This article originally appeared in the Financial Post. Below is an excerpt from the article, which can be read in full here.
By Jack Mintz, September 2, 2022
Last week’s visit to Canada by German Chancellor Olaf Scholz did little to help ease his country’s energy crisis. Germany desperately needs Liquified Natural Gas (LNG) now, not hydrogen that won’t be available in smallish quantities until years from now.
The visit also opened more wounds with Alberta, as the prime minister scoffed there is no “business case” for LNG exports to Germany — a comment that surprised many participants at the Canadian Energy Executive Association Forum held in Banff last Thursday. If anyone can judge whether LNG will be profitable or not, it’s an oil and gas industry willing to invest billions of dollars in it.
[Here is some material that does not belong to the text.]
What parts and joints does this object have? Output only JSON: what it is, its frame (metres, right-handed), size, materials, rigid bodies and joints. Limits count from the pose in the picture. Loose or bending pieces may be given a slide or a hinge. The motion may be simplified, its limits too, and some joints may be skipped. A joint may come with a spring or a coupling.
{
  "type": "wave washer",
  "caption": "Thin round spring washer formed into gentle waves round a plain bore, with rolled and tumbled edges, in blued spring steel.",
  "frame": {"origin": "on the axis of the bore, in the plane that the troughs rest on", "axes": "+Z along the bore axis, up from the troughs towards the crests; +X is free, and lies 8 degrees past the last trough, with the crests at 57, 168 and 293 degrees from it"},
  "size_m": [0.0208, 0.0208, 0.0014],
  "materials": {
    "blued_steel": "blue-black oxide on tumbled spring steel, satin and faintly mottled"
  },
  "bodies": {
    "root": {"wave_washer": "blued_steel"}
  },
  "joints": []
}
The real reason Canada still does not have LNG exports today is not the “business case” but the “political case”: federal regulations focused on GHG emissions to the exclusion of Canada’s interest in contributing to the world’s energy and security needs.
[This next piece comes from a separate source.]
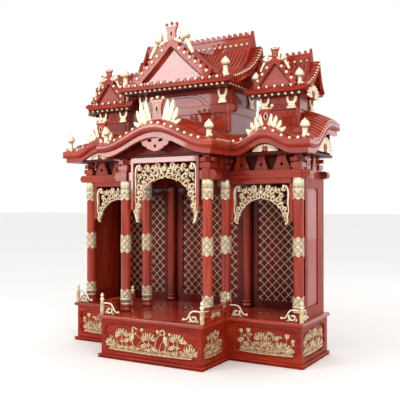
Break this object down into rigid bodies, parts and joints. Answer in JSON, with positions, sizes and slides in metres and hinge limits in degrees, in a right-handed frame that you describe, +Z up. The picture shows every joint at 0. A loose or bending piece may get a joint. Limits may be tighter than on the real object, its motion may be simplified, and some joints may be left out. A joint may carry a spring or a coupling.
{
  "type": "wealth god altar",
  "caption": "Household wealth god altar in red lacquered wood: T-shaped plinth, open columned storey with three niches, undulating lower roof and three gabled towers, gilded trim.",
  "frame": {"origin": "centre of the altar's overall box in plan, at the underside of the plinth, which rests on the table", "axes": "+Z up, -Y is the front the niches open to, +X to the viewer's right when facing the front"},
  "size_m": [0.864, 0.388, 1.0012],
  "materials": {
    "lacquered_wood": "clear gloss lacquer over red-brown stained hardwood",
    "dark_lacquered_wood": "dark red-brown lacquer, semi-gloss",
    "gilded_carving": "pale gold leaf over carved wood, satin"
  },
  "bodies": {
    "root": {"plinth_base_moulding": "lacquered_wood", "plinth_boards": "lacquered_wood", "deck_board": "lacquered_wood", "deck_rail_posts": "gilded_carving", "deck_scroll_arms": "gilded_carving", "deck_return_rails": "lacquered_wood", "centre_front_columns": "lacquered_wood", "side_bay_columns": "lacquered_wood", "back_columns": "lacquered_wood", "column_foot_sleeves": "gilded_carving", "column_middle_sleeves": "gilded_carving", "column_top_sleeves": "gilded_carving", "side_wall_frames": "lacquered_wood", "side_wall_panels": "lacquered_wood", "back_wall_frame": "dark_lacquered_wood", "lattice_panels": "lacquered_wood", "head_beams": "lacquered_wood", "bearing_blocks": "lacquered_wood", "frieze_struts": "lacquered_wood", "centre_hanging_frame": "lacquered_wood", "centre_valance": "gilded_carving", "side_valances": "gilded_carving", "soffit_board": "dark_lacquered_wood", "tympanum_board": "lacquered_wood", "gable_pendant": "lacquered_wood", "gold_fans": "gilded_carving", "eaves_fascias": "lacquered_wood", "eaves_bargeboards": "lacquered_wood", "rear_closing_boards": "lacquered_wood", "lower_roof_centre": "lacquered_wood", "lower_roof_sides": "lacquered_wood", "lower_roof_crests": "lacquered_wood", "centre_tower_walls": "lacquered_wood", "side_tower_walls": "lacquered_wood", "tower_brackets": "gilded_carving", "centre_tower_roof": "lacquered_wood", "side_tower_roofs": "lacquered_wood", "tower_gable_panels": "lacquered_wood", "tower_gable_bargeboards": "lacquered_wood", "flank_bargeboards": "lacquered_wood", "tower_ridges": "lacquered_wood", "tower_crests": "lacquered_wood", "roof_finials": "gilded_carving"}
  },
  "joints": []
}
Other countries are successfully exporting LNG to Europe and Asia. Australia, the largest LNG exporter though its natural gas production is only about four-fifths ours, has annual LNG capacity of over 85 million tons. Qatar and the United States follow with 77 and 74 million tons, respectively. And many more LNG plants are either under construction or have been approved by governments around the world. The United States, which isn’t that much closer to Europe or Asia than we are, operates eight LNG export terminals, with four more under construction and another 11 approved but not yet being built.